There is a constant need to prove oneself. They become workaholics. Again, it is the ploy of the ego to avoid pain. These people become great achievers, perfectionists, and highly successful in their careers, but internally, they are haunted by loneliness. 

They see parental figures in people with authority and influence, and hence, they start craving validation from them. They emulate their behaviors and want to be like them.

The problem is that the inner child that craves attention and validation cannot be satisfied because it lives in an adult’s body.

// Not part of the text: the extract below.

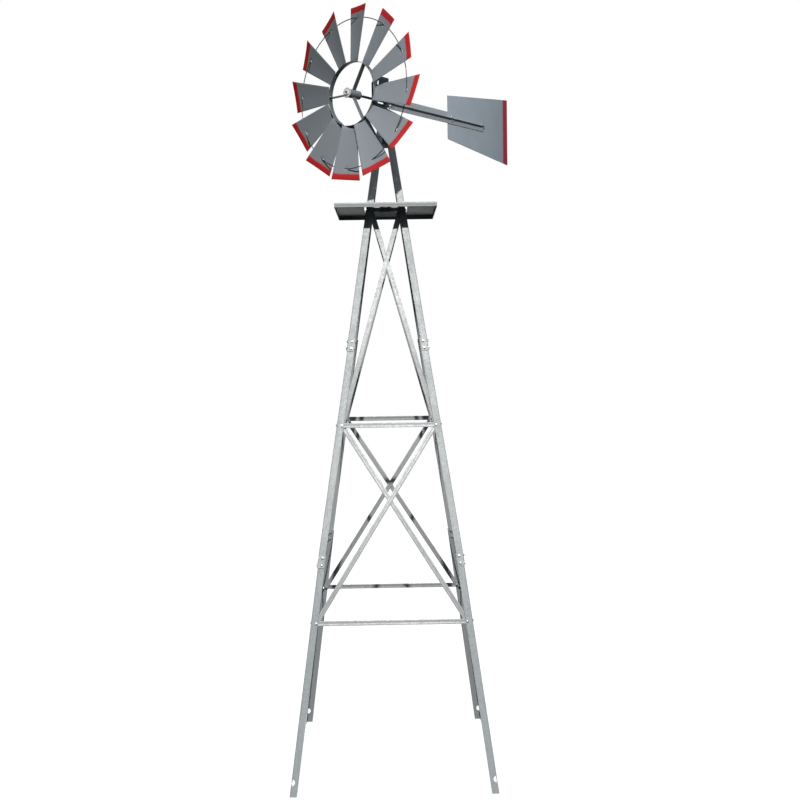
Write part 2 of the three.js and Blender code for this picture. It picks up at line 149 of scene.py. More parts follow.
def addSweep(bm, outline, stations, closed=False):
    # carries a closed outline, drawn in XY, through a list of placing matrices
    rings = [[bm.verts.new(m @ Vector((p[0], p[1], 0))) for p in outline] for m in stations]
    skinRings(bm, rings, closed)


def addTurned(bm, profile, place=Matrix.Identity(4), segments=48):
    # turns (radius, height) points about local Z; points on the axis close the end
    rings = []
    for radius, height in profile:
        if radius < 1e-7:
            rings.append([bm.verts.new(place @ Vector((0, 0, height)))])
            continue
        turns = [2 * math.pi * k / segments for k in range(segments)]
        rings.append([bm.verts.new(place @ polar(radius, a, height)) for a in turns])
    loop = rings + [rings[0]] if profile[0][0] > 1e-7 else rings
    for lower, upper in zip(loop, loop[1:]):
        for k in range(segments):
            n = (k + 1) % segments
            below = [lower[k % len(lower)], lower[n % len(lower)]]
            above = [upper[n % len(upper)], upper[k % len(upper)]]
            corners = []
            for v in below + above:
                if v not in corners:
                    corners.append(v)
            if len(corners) > 2:
                bm.faces.new(corners)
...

The inner child results from childhood conditioning and is a part of the illusory “me.” The idea is not to eliminate the inner child – the source of the highest creativity – but to heal the wounds.

I’m not going to go into the inner-child work because that’s a separate topic in and of itself, but the understanding is that a harmonious mind is free from past conditioning and does not create obstructions in the energy flow. 

Focus on conscious living, which includes building healthy habits. People think that Kundalini will get rid of anxiety, depression, and other problems, but that’s not the purpose of Kundalini Yoga. The word Yoga means “union.” It is the dissolution of the limited self and realization of the absolute.

Most people believe that Yoga is only for body fitness because it’s heavily advertised and commercialized that way. If you look at the Patanjali Yoga Sutras, the approach follows the eight elements of practice (ashtanga) to reach the final conscious presence or emptiness (samadhi).

However, the conventional Yoga practice emphasizes only one aspect – physical exercises (asanas). 

While there’s nothing wrong with doing exercises only, it defeats the higher purpose of Yoga, i.e., mind-body integration. One look at the Instagram profile of Yoga teachers, and all we see are body contortions.

Over-identification with physical appearance and body image creates different problems. What is the benefit of a fit body with an unfit mind? Duality creates separation between body and mind, but in essence, they are one. Without a sound mind, you won’t know how to take care of the body, and vice-versa.